Experts such as Brian Ray of the National Home Education Research Institute say unstructured approaches to home schooling are growing in popularity. Ray says the parents of 10 percent to 15 percent of today's roughly 2 million home-schooled students unschool or take a relaxed home schooling approach.

Ray says the growth of such methods shows home-schoolers are becoming more confident and feel less pressure to replicate the school model at home. But it's also a reaction to childrearing's increasing competitiveness: "Many parents have said, 'We don't want this. We don't believe in pushing our child to read at age 3, be in preschool by 4 and go to Harvard at 12.' "

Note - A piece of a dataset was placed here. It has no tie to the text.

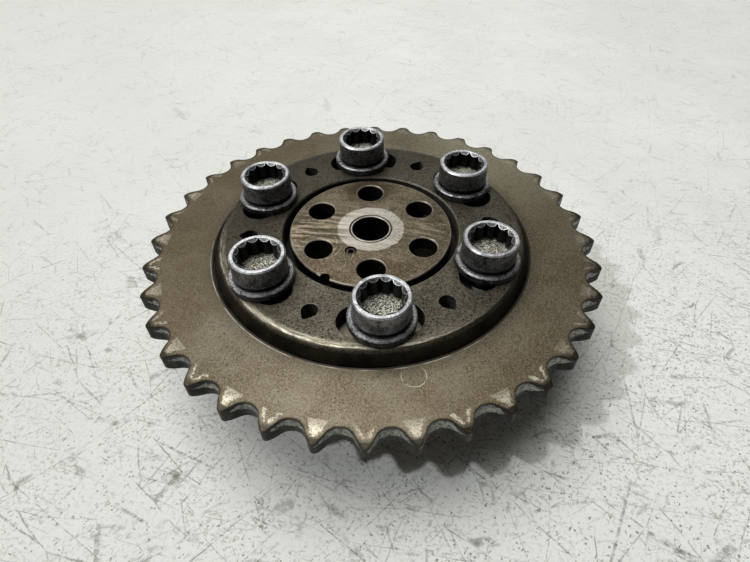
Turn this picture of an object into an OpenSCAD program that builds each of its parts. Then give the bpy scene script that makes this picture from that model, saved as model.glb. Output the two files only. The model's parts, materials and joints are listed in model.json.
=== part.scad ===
// Adjustable chain sprocket on a flanged hub
//
// A toothed ring and a raised, slotted carrier make one wheel.  Six socket
// bolts with captive washers reach through the slots into the hub flange, so
// the wheel can be turned a few degrees on the hub before it is clamped.
//
// Frame: the axis of the wheel is Z and the bolt heads look up.  Z = 0 is the
// rear face of the hub, the face that seats against the shaft.

/* [Wheel] */
// number of teeth
teeth = 36; // [34:1:48]
// pitch of the roller chain, 3/8 inch
chain_pitch = 9.525; // [9:0.005:12.7]
// diameter of the chain roller
roller_d = 6.35; // [5:0.05:7]
// how far the tooth tips stand above the roots
tooth_h = 3.9; // [3:0.1:4.2]
// thickness of the toothed ring
ring_t = 4.65; // [4:0.05:6]
// depth of the bevel on each side of the tooth tips
tooth_bevel = 0.75; // [0.4:0.05:1.2]
// how far the bevel reaches in from the tips
bevel_w = 2.8; // [1.5:0.1:3.5]
// angle the wheel stands at on the hub
wheel_phase = 3.5; // [0:0.5:8]

/* [Carrier] */
// how far the slotted face stands above the toothed ring
raise = 3.45; // [2.5:0.05:4.5]
// gap between the front disc and the carrier
opening_gap = 1.6; // [1.2:0.1:2.2]
// width of the rim around the flange
rim_w = 3.1; // [2.6:0.1:4.5]
// how much wider the slots are than the bolts
slot_play = 0.8; // [0.6:0.1:1.2]
// half the angle between the two end centres of a slot
slot_half = 9.5; // [6:0.5:11]

/* [Hub] */
// height from the rear face of the hub to the face of the toothed ring
hub_h = 25.7; // [23:0.1:32]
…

It's hard to say how many area parents take a child-directed approach. Most area home schooling groups are Christian-based; unschoolers tend to bypass public school for secular reasons. North Dakota, which lists required subjects for home-schoolers and reviews mandatory achievement test results, is "a state to avoid at all costs" for relaxed home-schoolers, in Leinen's words.

Research on the effectiveness of relaxed home schooling approaches is scant at best, and vocal critics have slammed them in the national media. Their main argument: Children who experience little structure in their schooling will have a hard time transition to a structured world.

Steven Grineski, a professor at the Minnesota State University Moorhead foundations of education program, cautions unschooling won't work for everyone. He says facilitating children's pursuits of their interests calls for a lot of time, energy and skill on the part of parents. Youthful self-starters can thrive on freedom and grow to be disciplined workers who think outside the box. "Other kids might really struggle with that transition," he says.

Charles Howell, an expert in home schooling who taught at MSUM until last year, took a child-directed approach to educating his two children, Elizabeth and Nick. Howell, who teaches at Northern Illinois University, says unschoolers tend to encourage children to get involved in their communities, through volunteering, community arts and more. Elizabeth toured the state with Fargo-Moorhead Community Theatre, and Nick competed in science fairs - ventures that required them to show up on time and deliver.

Parents say their children are the most compelling proof that relaxed home schooling can work. When Stoltenow told her parents she planned to home-school, they worried the children would never learn to read. "But as the kids got older, the product got to speak for itself," she says. "We're very happy with the people they're growing up to be."